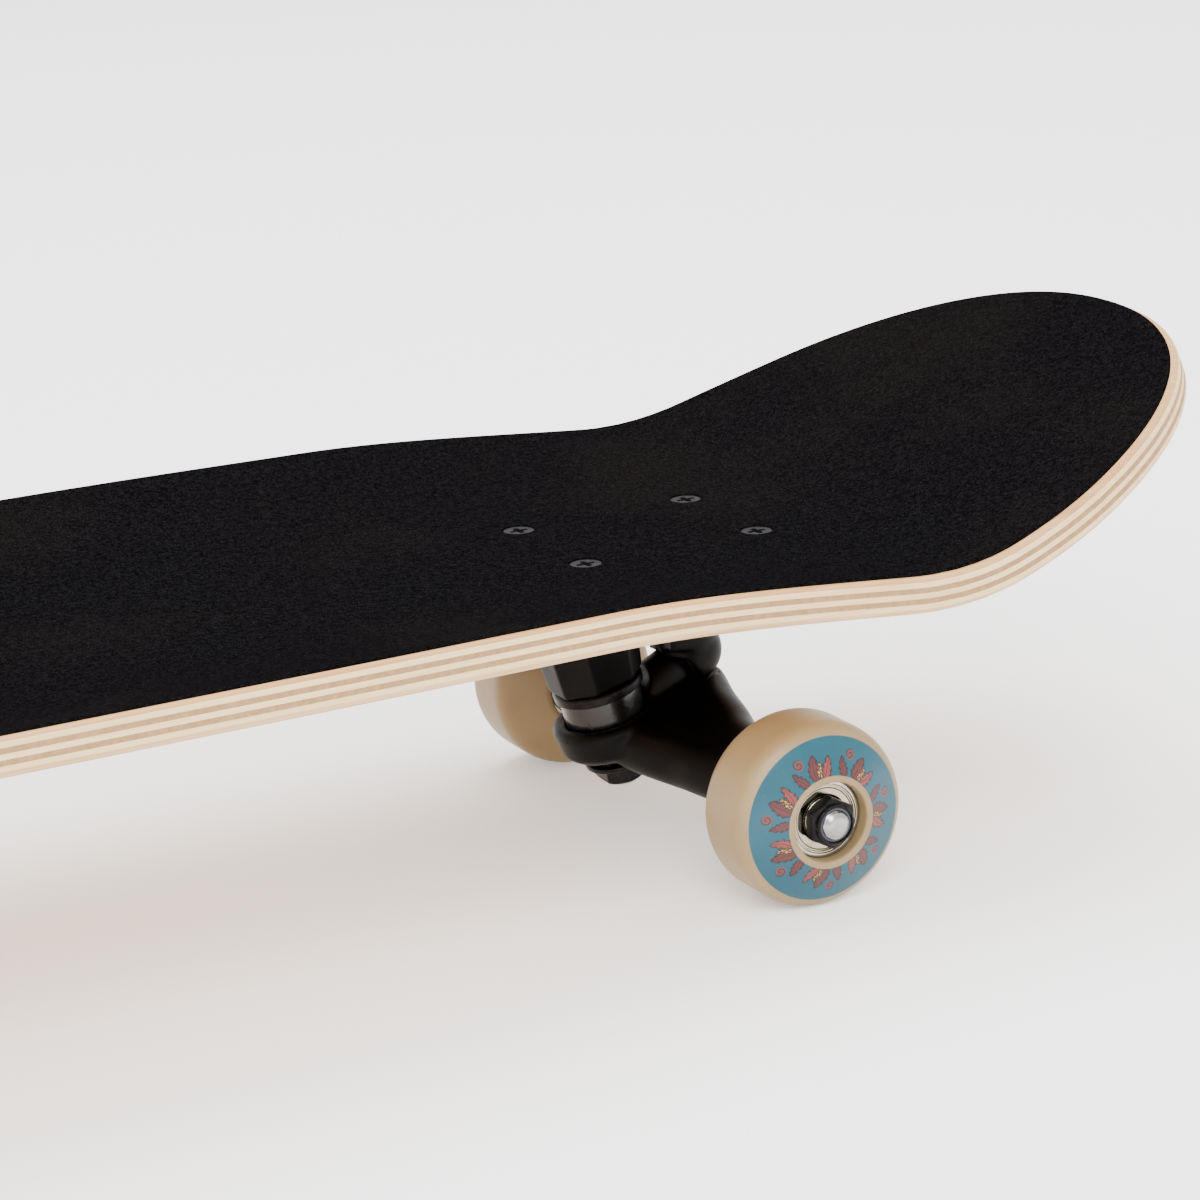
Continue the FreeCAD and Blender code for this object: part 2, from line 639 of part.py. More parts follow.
def rounded_triangle(y, corners):
    """A closed wire round three circles (x, z, radius) in the plane at y."""
    def unit(x, z):
        length = math.hypot(x, z)
        return x / length, z / length

    def point(corner, normal):
        return Vector(corner[0] + corner[2] * normal[0], y, corner[1] + corner[2] * normal[1])

    normals = []
    for a, b in zip(corners, corners[1:] + corners[:1]):
        reach = math.hypot(b[0] - a[0], b[1] - a[1])
        ahead = unit(b[0] - a[0], b[1] - a[1])
        lean = (a[2] - b[2]) / reach
        level = math.sqrt(1 - lean * lean)
        normals.append((ahead[1] * level + ahead[0] * lean, -ahead[0] * level + ahead[1] * lean))
    edges = []
    for i, corner in enumerate(corners):
        before, after = normals[i - 1], normals[i]
        middle = unit(before[0] + after[0], before[1] + after[1])
        edges.append(Part.Arc(point(corner, before), point(corner, middle), point(corner, after)).toShape())
        edges.append(Part.makeLine(point(corner, after), point(corners[(i + 1) % 3], after)))
    return Part.Wire(edges)


def hanger_web():
    """The cast web: at the middle it takes in the ring, the pivot arm and the axle, and it
    narrows by a power law to a round sleeve on the axle at each end."""
    axle = (size("axle_x"), -size("axle_drop"))
    end = size("hanger_width / 2")
    middle = ((size("ring_x - 3"), size("ring_z"), size("web_ring_round")),
              (axle[0] + 1, axle[1] + 1, size("web_axle_round")),
              (size("pivot_x + web_pivot_x"), size("-pivot_drop - web_pivot_drop"),
               size("web_pivot_round")))
    reach, power, sleeve = size("web_reach"), size("web_power"), size("sleeve_radius - web_skin")
    spread = ((-0.6, -0.3), (0.6, -0.3), (0.0, 0.6))
    wires = []
    for k in range(-7, 8):
        y = end * k / 7
        share = max(1 - abs(y) / reach, 0.0) ** power
        corners = []
        for (x, z, radius), (dx, dz) in zip(middle, spread):
            corners.append((axle[0] + dx + (x - axle[0]) * share, axle[1] + dz + (z - axle[1]) * share,
                            sleeve + (radius - sleeve) * share))
        wires.append(rounded_triangle(y, corners))
    web = doc.addObject("Part::Feature", "hanger_web")
    web.Shape = Part.makeLoft(wires, True, False)
    return web


def make_hanger():
    ring = down_kingpin(turned("ring", (0, "ring_start"), ("ring_radius - 1.5", "ring_start"),
                               ("ring_radius", "ring_start + 1.5"),
                               ("ring_radius - 1", "ring_start + ring_height - 2"),
                               ("ring_radius - 3", "ring_start + ring_height"),
                               (0, "ring_start + ring_height")))
    arm = along_pivot(turned("pivot_arm", (0, "-arm_length"), ("arm_radius", "-arm_length"),
                             ("pivot_radius + 0.6", "-cup_mouth - 2"),
                             ("pivot_radius", "-cup_mouth - 1.4"), (0, "-cup_mouth - 1.4")))
    tip = along_pivot(round_ended("pivot_tip", "pivot_radius", "-cup_mouth - 4"))
    room = along_pivot(cylinder("pivot_room", "housing_radius + housing_room", "2 * pivot_drop"))
    bind(room, Placement__Base__x="pivot_x - (cup_mouth + housing_room) * cos(pivot_slope)",
         Placement__Base__z="-pivot_drop - (cup_mouth + housing_room) * sin(pivot_slope)")
    web = combine("Cut", "web_below_housing", hanger_web(), room)
    solid = combine("MultiFuse", "hanger_solid", web, ring, arm, tip)
    seat, foot = "bushing_seat", "kingpin_end + 12"
    above, below = "cup_washer_radius + cup_room", "lower_washer_radius + washer_room"
    bushing_hole = down_kingpin(turned(
        "bushing_hole", (0, "-cup_room"), (above, "-cup_room"), (above, "cup_rim + cup_room"),
        (seat, "ring_start"), (seat, "ring_web_top"), ("ring_hole", "ring_web_top"),
        ("ring_hole", "ring_web_foot"), (seat, "ring_web_foot"), (seat, "ring_start + ring_height"),
        (below, "lower_washer_start"), (below, foot), (0, foot)))
    axle_hole = cylinder("axle_hole", "axle_bore", "2 * hanger_width")
    place(axle_hole, "axle_x", "-hanger_width", "-axle_drop", (1, 0, 0), "-90")
    bored = combine("Cut", "hanger_bushed", solid, bushing_hole)
    truck_nodes("hanger", combine("Cut", "hanger", bored, axle_hole))


def make_axle():
    rod, end = "axle_diameter / 2", "axle_half"
    half = [(rod, "-%s + axle_chamfer" % end), (rod + " - axle_chamfer", "-" + end)]
    axle = turned("axle", (0, "-" + end), half[1], half[0], (rod, end + " - axle_chamfer"),
                  (rod + " - axle_chamfer", end), (0, end))
    truck_nodes("axle", on_axle(axle, 0))


def make_axle_pieces():
    """What is stacked on the axle with each wheel: washers, spacer, nut and its insert."""
    hole = "axle_bore"
    washer = turned("speed_washer", (hole, "bearing_face"), ("speed_washer_radius", "bearing_face"),
                    ("speed_washer_radius", "axle_nut_start"), (hole, "axle_nut_start"))
    pair = both_sides("speed_washer_pair", washer, Vector(0, 0, 1))
    truck_nodes("speed_washers", both_sides("speed_washers", on_axle(pair, "wheel_y")))
    spacer = turned("spacer", (hole, "-core_half"), ("spacer_radius", "-core_half"),
                    ("spacer_radius", "core_half"), (hole, "core_half"))
    spacer = on_axle(combine("Compound", "spacer_one", spacer), "wheel_y")
    truck_nodes("bearing_spacers", both_sides("spacers", spacer))
    start, top = "axle_nut_start", "axle_nut_start + axle_nut_height"
    shelf, floor = top + " - collar_lip", top + " - collar_lip - insert_height"
    hexagonal = padded("axle_nut_hex", hexagon("axle_nut_flats"), start, "axle_nut_hex")
    collar = turned("axle_nut_collar", (0, start), ("collar_radius", start),
                    ("collar_radius", shelf), ("collar_radius - collar_lip", top), (0, top))
    bore = turned("axle_nut_bore", (0, start + " - 1"), (hole, start + " - 1"), (hole, floor),
                  ("insert_radius", floor), ("insert_radius", shelf), ("insert_radius - 0.3", shelf),
                  ("insert_radius - 0.3", top + " + 1"), (0, top + " + 1"))
    nut = combine("Cut", "axle_nut", combine("MultiFuse", "axle_nut_solid", hexagonal, collar), bore)
    truck_nodes("axle_nuts", both_sides("axle_nuts", on_axle(nut, "wheel_y")))
    insert = turned("insert", (hole, floor), ("insert_radius", floor),
                    ("insert_radius", shelf), (hole, shelf))
    insert = combine("Compound", "insert_one", insert)
    truck_nodes("axle_nut_inserts", both_sides("axle_nut_inserts", on_axle(insert, "wheel_y")))


# ---------------------------------------------------------------- wheels and bearings
def groove(name, ring):
    """Cut the balls' race out of a bearing ring."""
    race = bind(doc.addObject("Part::Torus", name + "_race"),
                Radius1="ball_circle", Radius2="ball_radius + race_gap")
    return combine("Cut", name, ring, race)


def bearing_pair(name, thing):
    """An object centred on a bearing, at both bearings of a wheel."""
    outer = place(combine("Compound", name + "_outer", thing), 0, 0, "bearing_middle")
    return both_sides(name, outer, Vector(0, 0, 1))


def make_wheel():
    seat = "bearing_radius + fixed_gap"
    half = [("core_bore", "core_half"), (seat, "core_half"), (seat, "hub_half - 0.6"),
            (seat + " + 0.5", "hub_half"), ("lip_radius", "hub_half"), ("wheel_radius", "tread_edge")]
    other = [(r, "-(%s)" % z) for r, z in reversed(half)]
    wheel = turned("wheel", *(half + other))
    tread = size("wheel_radius")
    rounded(wheel, "tread_round", lambda edge: edge.Curve.TypeId == "Part::GeomCircle"
            and abs(edge.Curve.Radius - tread) < 1e-6)
    wheel_nodes("wheel", wheel)


def make_bearings():
    half = "bearing_width / 2"
    inner = groove("inner_ring", turned(
        "inner_ring_blank", ("bore_radius", "-" + half), ("inner_ring_radius", "-" + half),
        ("inner_ring_radius", half), ("bore_radius", half)))
    pair = on_axle(bearing_pair("inner_rings", inner), "wheel_y")
    truck_nodes("bearing_inner_rings", both_sides("inner_rings_all", pair))
    step = "%s - shield_inset - shield_thickness" % half
    lip = "outer_ring_bore + 0.5"
    blank = turned("outer_ring_blank", ("bearing_radius", "-" + half), ("bearing_radius", half), (lip, half),
                   (lip, step), ("outer_ring_bore", step), ("outer_ring_bore", "-(%s)" % step),
                   (lip, "-(%s)" % step), (lip, "-" + half))
    wheel_nodes("bearing_outer_rings", bearing_pair("outer_rings", groove("outer_ring", blank)))
    bore = "inner_ring_radius + shield_gap"
    shield = turned("shield", (bore, step), (lip, step), (lip, step + " + shield_thickness"),
                    (bore, step + " + shield_thickness"))
    shields = both_sides("shields", shield, Vector(0, 0, 1))
    wheel_nodes("bearing_shields", bearing_pair("shield_pairs", shields))
    wheel_nodes("bearing_balls", bearing_pair("ball_sets", make_balls_and_cage()))


def make_balls_and_cage():
    """A ring of balls, and a crown cage: a ribbon beside them with a post between each pair."""
    pieces = []
    inside, outside = "ball_circle - cage_half", "ball_circle + cage_half"
    start, end = "ball_radius + cage_room / 4", "ball_radius + 3 * cage_room / 4"
    ribbon = turned("cage_ribbon", (inside, start), (outside, start), (outside, end), (inside, end))
    posts = [ribbon]
    for k in range(BALLS):
        angle = 360.0 * k / BALLS
        ball = bind(doc.addObject("Part::Sphere", "ball_%d" % k), Radius="ball_radius")
        pieces.append(place(ball, "ball_circle * cos(%f)" % angle, "ball_circle * sin(%f)" % angle))
        between = math.radians(angle + 180.0 / BALLS)
        post = cylinder("post_%d" % k, "cage_post", "ball_radius + 0.2 + cage_room / 3", z="-0.2",
                        x="ball_circle * %f" % math.cos(between), y="ball_circle * %f" % math.sin(between))
        posts.append(post)
    return combine("Compound", "balls_and_cage", combine("MultiFuse", "cage", *posts), *pieces)


# ---------------------------------------------------------------- build, check and write
deck = deck_values()
make_deck()
make_truck_bolts()
make_baseplate()
make_pivot_cup()
make_kingpin()
make_hanger()
make_axle()
make_axle_pieces()
make_wheel()
make_bearings()
doc.recompute()

failed = [item.Name for item in doc.Objects if {"Invalid", "Error"} & set(item.State)]
if failed:
    raise RuntimeError("did not build: %s" % ", ".join(failed))
for item in nodes:
    if item.Shape.isNull() or not item.Shape.isValid() or not item.Shape.Solids:
        raise RuntimeError("%s has no sound solid" % item.Label)

os.makedirs("parts", exist_ok=True)
for item in nodes:
    item.Shape.exportStep("parts/%s.step" % item.Label)
    box = item.Shape.BoundBox
    print("%-34s %2d solids %10.1f mm3  z %.2f to %.2f" %
          (item.Label, len(item.Shape.Solids), item.Shape.Volume, box.ZMin, box.ZMax))
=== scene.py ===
"""A skateboard: a pressed seven-ply deck with grip tape, two cast trucks and four wheels.

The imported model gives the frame: metres, +X along the board, +Z up, wheels standing on z = 0.
Shapes below are worked out in millimetres in that frame, as grids of points.
"""
import math

import bmesh
import bpy
import numpy as np
from mathutils import Matrix, Vector


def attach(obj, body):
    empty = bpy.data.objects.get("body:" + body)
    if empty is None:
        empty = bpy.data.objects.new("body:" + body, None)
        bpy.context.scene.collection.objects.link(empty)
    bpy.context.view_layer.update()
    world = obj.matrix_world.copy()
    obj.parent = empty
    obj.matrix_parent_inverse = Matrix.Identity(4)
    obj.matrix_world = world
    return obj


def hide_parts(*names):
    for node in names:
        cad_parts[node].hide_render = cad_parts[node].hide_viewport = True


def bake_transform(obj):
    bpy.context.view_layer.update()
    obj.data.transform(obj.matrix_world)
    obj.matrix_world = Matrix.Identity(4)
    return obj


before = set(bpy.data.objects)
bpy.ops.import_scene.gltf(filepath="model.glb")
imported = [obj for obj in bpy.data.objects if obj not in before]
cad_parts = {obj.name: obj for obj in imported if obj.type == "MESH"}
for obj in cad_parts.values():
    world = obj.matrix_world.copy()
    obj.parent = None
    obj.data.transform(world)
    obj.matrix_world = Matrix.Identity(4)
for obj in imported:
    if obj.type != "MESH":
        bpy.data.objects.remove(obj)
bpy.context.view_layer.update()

MM = 0.001
TAU = 2 * math.pi
ENDS = {"front": 1, "rear": -1}
SIDES = {"left": 1, "right": -1}

# deck, in millimetres
TRUCK_X, TIP_REACH, DECK_WIDTH, DECK_TOP = 216.0, 171.0, 206.0, 88.6
PLY, GRIP, EDGE_ROUND = 1.5, 0.9, 2.7
KICK_START, KICK_RADIUS, KICK_TURN = 31.0, 98.0, math.radians(20.8)
WAIST_TAPER, ROUND_START = 4.7, 38.0
BOLT_X, BOLT_Y, BOLT_TOP = 27.0, 20.65, DECK_TOP + 0.9 - 0.35
# trucks and wheels
SEAT, LEAN = (-15.4, 48.45), math.radians(14.5)
AXLE_X, WHEEL_Y, WHEEL_R = 9.3, 71.8, 26.0
AXLE_R, AXLE_TIP, KINGPIN_R, FOOT = 3.97, 91.0, 4.75, 33.0
SHIELD_FACE, THREAD_RING = 12.0, 96
# studio
FLOOR_REACH, FLOOR_DROP = 9000, 0.05
LENS, LENS_REACH = 117.1074, 1099.92


# ---------------------------------------------------------------- meshes
def smooth(share):
    share = np.clip(share, 0.0, 1.0)
    return share * share * (3 - 2 * share)


def quads(rows, columns, first=0):
    """The corner numbers of a grid's faces, for points numbered row by row from first."""
    at = np.arange(rows * columns).reshape(rows, columns) + first
    return np.stack([at[:-1, :-1], at[1:, :-1], at[1:, 1:], at[:-1, 1:]], -1).reshape(-1, 4)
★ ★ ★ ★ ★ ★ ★
WORK TO BE COMPLETED
How many lines in the data contain the string "return"? Respond with the number only.

ANSWER
11